◆ Entries with model source code ◆
══════

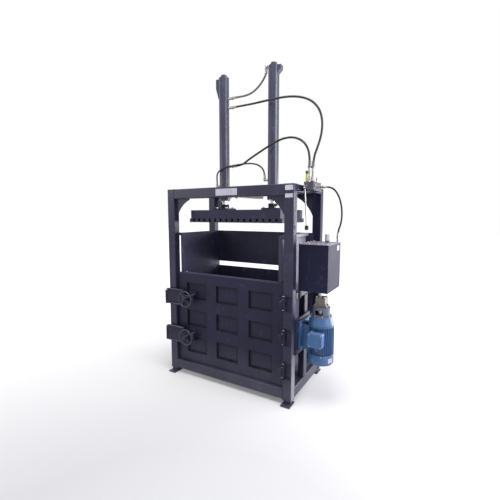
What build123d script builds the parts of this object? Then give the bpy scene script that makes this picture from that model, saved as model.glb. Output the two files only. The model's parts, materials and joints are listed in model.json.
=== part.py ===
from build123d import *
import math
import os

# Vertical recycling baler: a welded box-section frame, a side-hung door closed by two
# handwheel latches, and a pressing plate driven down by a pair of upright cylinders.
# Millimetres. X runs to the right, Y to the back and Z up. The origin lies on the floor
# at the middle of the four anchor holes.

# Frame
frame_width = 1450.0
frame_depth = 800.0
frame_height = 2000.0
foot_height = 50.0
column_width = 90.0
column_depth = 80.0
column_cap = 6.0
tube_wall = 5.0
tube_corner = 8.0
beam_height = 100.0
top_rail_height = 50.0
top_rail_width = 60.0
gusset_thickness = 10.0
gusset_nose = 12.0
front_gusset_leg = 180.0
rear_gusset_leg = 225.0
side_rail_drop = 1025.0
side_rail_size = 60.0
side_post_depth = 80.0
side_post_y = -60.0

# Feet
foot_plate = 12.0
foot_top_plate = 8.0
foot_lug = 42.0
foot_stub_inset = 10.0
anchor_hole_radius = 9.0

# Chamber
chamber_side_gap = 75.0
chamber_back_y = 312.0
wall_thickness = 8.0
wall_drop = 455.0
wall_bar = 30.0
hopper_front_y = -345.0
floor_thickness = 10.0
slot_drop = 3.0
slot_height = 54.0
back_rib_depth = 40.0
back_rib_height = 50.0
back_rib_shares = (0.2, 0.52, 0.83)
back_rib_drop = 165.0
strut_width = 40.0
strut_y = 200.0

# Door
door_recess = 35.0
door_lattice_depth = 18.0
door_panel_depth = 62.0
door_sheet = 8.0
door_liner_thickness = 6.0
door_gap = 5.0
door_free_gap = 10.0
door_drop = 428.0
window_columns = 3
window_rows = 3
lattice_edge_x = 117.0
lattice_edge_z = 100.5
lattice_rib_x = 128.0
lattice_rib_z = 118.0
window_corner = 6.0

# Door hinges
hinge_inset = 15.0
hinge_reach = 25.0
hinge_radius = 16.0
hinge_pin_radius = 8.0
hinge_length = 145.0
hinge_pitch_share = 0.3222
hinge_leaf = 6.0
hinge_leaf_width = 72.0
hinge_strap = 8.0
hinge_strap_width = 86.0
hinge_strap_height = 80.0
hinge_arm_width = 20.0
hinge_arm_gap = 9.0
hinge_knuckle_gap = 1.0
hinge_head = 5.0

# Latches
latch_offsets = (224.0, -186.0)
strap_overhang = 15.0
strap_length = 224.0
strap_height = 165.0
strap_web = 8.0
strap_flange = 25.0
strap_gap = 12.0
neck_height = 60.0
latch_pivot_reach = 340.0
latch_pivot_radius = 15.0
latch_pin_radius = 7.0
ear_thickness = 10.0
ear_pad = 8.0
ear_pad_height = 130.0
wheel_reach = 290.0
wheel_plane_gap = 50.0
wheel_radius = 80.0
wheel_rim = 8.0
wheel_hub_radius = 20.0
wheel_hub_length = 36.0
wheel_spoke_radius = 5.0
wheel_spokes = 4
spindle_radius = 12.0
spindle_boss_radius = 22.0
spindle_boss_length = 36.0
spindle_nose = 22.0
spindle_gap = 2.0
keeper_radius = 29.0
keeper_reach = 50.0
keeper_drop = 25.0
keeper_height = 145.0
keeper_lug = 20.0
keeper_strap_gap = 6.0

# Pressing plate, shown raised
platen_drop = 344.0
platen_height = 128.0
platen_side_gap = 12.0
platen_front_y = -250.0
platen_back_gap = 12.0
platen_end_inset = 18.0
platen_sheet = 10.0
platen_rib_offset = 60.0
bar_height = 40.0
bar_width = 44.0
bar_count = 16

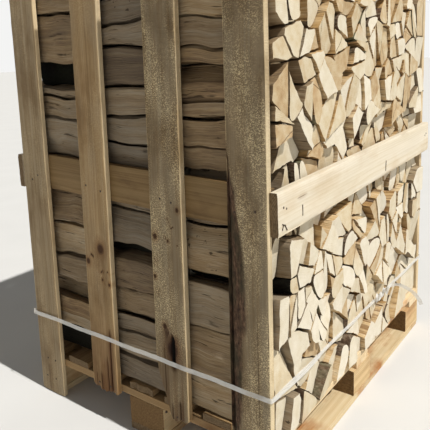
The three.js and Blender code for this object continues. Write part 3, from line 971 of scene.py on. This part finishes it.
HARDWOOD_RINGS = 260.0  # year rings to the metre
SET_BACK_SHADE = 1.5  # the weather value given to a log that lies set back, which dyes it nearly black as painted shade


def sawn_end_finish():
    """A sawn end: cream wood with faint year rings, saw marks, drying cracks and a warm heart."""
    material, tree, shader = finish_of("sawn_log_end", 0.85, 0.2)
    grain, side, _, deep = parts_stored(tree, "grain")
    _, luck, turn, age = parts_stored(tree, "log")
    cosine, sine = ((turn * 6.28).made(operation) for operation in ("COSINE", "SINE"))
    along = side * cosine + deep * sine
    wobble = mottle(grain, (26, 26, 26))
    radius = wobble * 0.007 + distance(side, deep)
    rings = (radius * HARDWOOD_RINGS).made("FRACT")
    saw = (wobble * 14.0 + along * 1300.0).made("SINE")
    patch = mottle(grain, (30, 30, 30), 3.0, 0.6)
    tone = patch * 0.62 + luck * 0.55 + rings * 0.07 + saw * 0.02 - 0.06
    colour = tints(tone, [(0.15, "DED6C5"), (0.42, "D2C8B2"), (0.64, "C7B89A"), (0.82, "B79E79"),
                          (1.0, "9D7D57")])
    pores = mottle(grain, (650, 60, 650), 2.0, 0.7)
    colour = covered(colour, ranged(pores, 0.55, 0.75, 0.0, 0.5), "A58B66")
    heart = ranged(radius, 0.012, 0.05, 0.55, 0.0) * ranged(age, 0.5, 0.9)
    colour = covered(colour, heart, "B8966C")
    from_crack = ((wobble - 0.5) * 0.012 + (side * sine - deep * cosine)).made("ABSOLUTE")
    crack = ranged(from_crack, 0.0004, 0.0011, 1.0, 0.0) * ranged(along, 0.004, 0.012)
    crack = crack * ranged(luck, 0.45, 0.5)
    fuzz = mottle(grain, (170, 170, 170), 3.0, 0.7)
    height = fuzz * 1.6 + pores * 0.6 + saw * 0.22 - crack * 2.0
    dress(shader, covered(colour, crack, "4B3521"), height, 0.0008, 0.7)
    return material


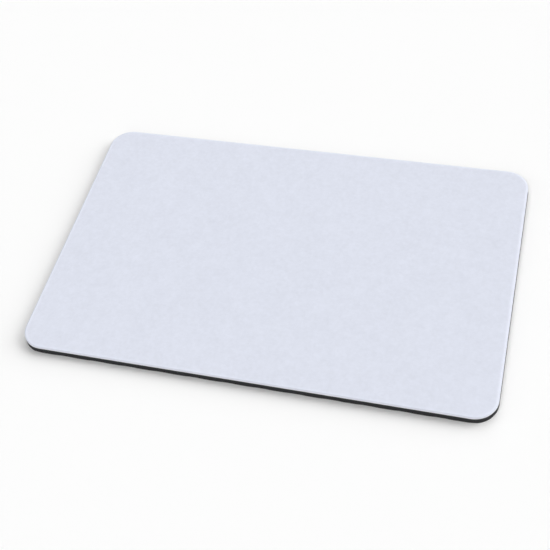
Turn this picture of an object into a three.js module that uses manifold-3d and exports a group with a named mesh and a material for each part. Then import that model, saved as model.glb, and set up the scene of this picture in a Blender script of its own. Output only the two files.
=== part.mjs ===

══════

◆ EXERCISE ◆
What is needed here is an exact reproduction of all the entries.

◆ REPLY ◆
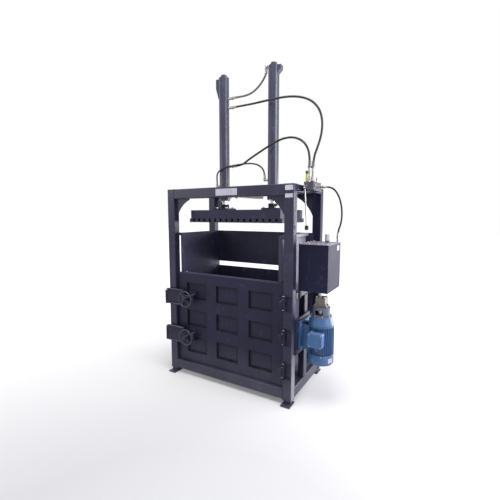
What build123d script builds the parts of this object? Then give the bpy scene script that makes this picture from that model, saved as model.glb. Output the two files only. The model's parts, materials and joints are listed in model.json.
=== part.py ===
from build123d import *
import math
import os

# Vertical recycling baler: a welded box-section frame, a side-hung door closed by two
# handwheel latches, and a pressing plate driven down by a pair of upright cylinders.
# Millimetres. X runs to the right, Y to the back and Z up. The origin lies on the floor
# at the middle of the four anchor holes.

# Frame
frame_width = 1450.0
frame_depth = 800.0
frame_height = 2000.0
foot_height = 50.0
column_width = 90.0
column_depth = 80.0
column_cap = 6.0
tube_wall = 5.0
tube_corner = 8.0
beam_height = 100.0
top_rail_height = 50.0
top_rail_width = 60.0
gusset_thickness = 10.0
gusset_nose = 12.0
front_gusset_leg = 180.0
rear_gusset_leg = 225.0
side_rail_drop = 1025.0
side_rail_size = 60.0
side_post_depth = 80.0
side_post_y = -60.0

# Feet
foot_plate = 12.0
foot_top_plate = 8.0
foot_lug = 42.0
foot_stub_inset = 10.0
anchor_hole_radius = 9.0

# Chamber
chamber_side_gap = 75.0
chamber_back_y = 312.0
wall_thickness = 8.0
wall_drop = 455.0
wall_bar = 30.0
hopper_front_y = -345.0
floor_thickness = 10.0
slot_drop = 3.0
slot_height = 54.0
back_rib_depth = 40.0
back_rib_height = 50.0
back_rib_shares = (0.2, 0.52, 0.83)
back_rib_drop = 165.0
strut_width = 40.0
strut_y = 200.0

# Door
door_recess = 35.0
door_lattice_depth = 18.0
door_panel_depth = 62.0
door_sheet = 8.0
door_liner_thickness = 6.0
door_gap = 5.0
door_free_gap = 10.0
door_drop = 428.0
window_columns = 3
window_rows = 3
lattice_edge_x = 117.0
lattice_edge_z = 100.5
lattice_rib_x = 128.0
lattice_rib_z = 118.0
window_corner = 6.0

# Door hinges
hinge_inset = 15.0
hinge_reach = 25.0
hinge_radius = 16.0
hinge_pin_radius = 8.0
hinge_length = 145.0
hinge_pitch_share = 0.3222
hinge_leaf = 6.0
hinge_leaf_width = 72.0
hinge_strap = 8.0
hinge_strap_width = 86.0
hinge_strap_height = 80.0
hinge_arm_width = 20.0
hinge_arm_gap = 9.0
hinge_knuckle_gap = 1.0
hinge_head = 5.0

# Latches
latch_offsets = (224.0, -186.0)
strap_overhang = 15.0
strap_length = 224.0
strap_height = 165.0
strap_web = 8.0
strap_flange = 25.0
strap_gap = 12.0
neck_height = 60.0
latch_pivot_reach = 340.0
latch_pivot_radius = 15.0
latch_pin_radius = 7.0
ear_thickness = 10.0
ear_pad = 8.0
ear_pad_height = 130.0
wheel_reach = 290.0
wheel_plane_gap = 50.0
wheel_radius = 80.0
wheel_rim = 8.0
wheel_hub_radius = 20.0
wheel_hub_length = 36.0
wheel_spoke_radius = 5.0
wheel_spokes = 4
spindle_radius = 12.0
spindle_boss_radius = 22.0
spindle_boss_length = 36.0
spindle_nose = 22.0
spindle_gap = 2.0
keeper_radius = 29.0
keeper_reach = 50.0
keeper_drop = 25.0
keeper_height = 145.0
keeper_lug = 20.0
keeper_strap_gap = 6.0

# Pressing plate, shown raised
platen_drop = 344.0
platen_height = 128.0
platen_side_gap = 12.0
platen_front_y = -250.0
platen_back_gap = 12.0
platen_end_inset = 18.0
platen_sheet = 10.0
platen_rib_offset = 60.0
bar_height = 40.0
bar_width = 44.0
bar_count = 16

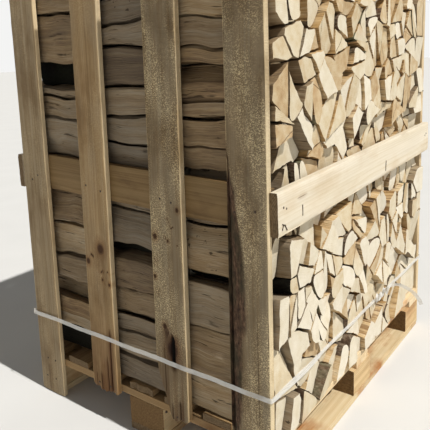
The three.js and Blender code for this object continues. Write part 3, from line 971 of scene.py on. This part finishes it.
HARDWOOD_RINGS = 260.0  # year rings to the metre
SET_BACK_SHADE = 1.5  # the weather value given to a log that lies set back, which dyes it nearly black as painted shade


def sawn_end_finish():
    """A sawn end: cream wood with faint year rings, saw marks, drying cracks and a warm heart."""
    material, tree, shader = finish_of("sawn_log_end", 0.85, 0.2)
    grain, side, _, deep = parts_stored(tree, "grain")
    _, luck, turn, age = parts_stored(tree, "log")
    cosine, sine = ((turn * 6.28).made(operation) for operation in ("COSINE", "SINE"))
    along = side * cosine + deep * sine
    wobble = mottle(grain, (26, 26, 26))
    radius = wobble * 0.007 + distance(side, deep)
    rings = (radius * HARDWOOD_RINGS).made("FRACT")
    saw = (wobble * 14.0 + along * 1300.0).made("SINE")
    patch = mottle(grain, (30, 30, 30), 3.0, 0.6)
    tone = patch * 0.62 + luck * 0.55 + rings * 0.07 + saw * 0.02 - 0.06
    colour = tints(tone, [(0.15, "DED6C5"), (0.42, "D2C8B2"), (0.64, "C7B89A"), (0.82, "B79E79"),
                          (1.0, "9D7D57")])
    pores = mottle(grain, (650, 60, 650), 2.0, 0.7)
    colour = covered(colour, ranged(pores, 0.55, 0.75, 0.0, 0.5), "A58B66")
    heart = ranged(radius, 0.012, 0.05, 0.55, 0.0) * ranged(age, 0.5, 0.9)
    colour = covered(colour, heart, "B8966C")
    from_crack = ((wobble - 0.5) * 0.012 + (side * sine - deep * cosine)).made("ABSOLUTE")
    crack = ranged(from_crack, 0.0004, 0.0011, 1.0, 0.0) * ranged(along, 0.004, 0.012)
    crack = crack * ranged(luck, 0.45, 0.5)
    fuzz = mottle(grain, (170, 170, 170), 3.0, 0.7)
    height = fuzz * 1.6 + pores * 0.6 + saw * 0.22 - crack * 2.0
    dress(shader, covered(colour, crack, "4B3521"), height, 0.0008, 0.7)
    return material


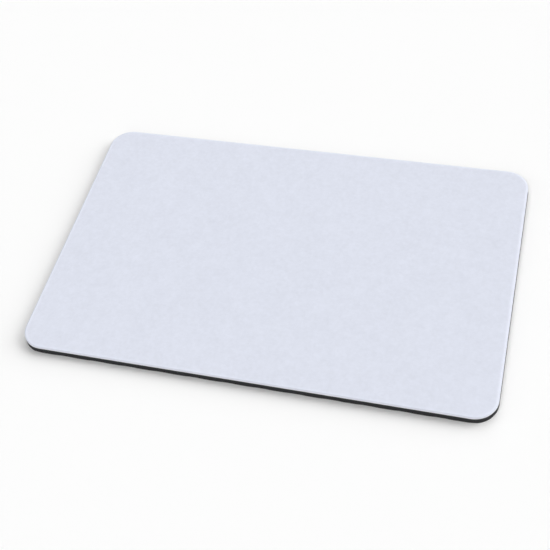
Turn this picture of an object into a three.js module that uses manifold-3d and exports a group with a named mesh and a material for each part. Then import that model, saved as model.glb, and set up the scene of this picture in a Blender script of its own. Output only the two files.
=== part.mjs ===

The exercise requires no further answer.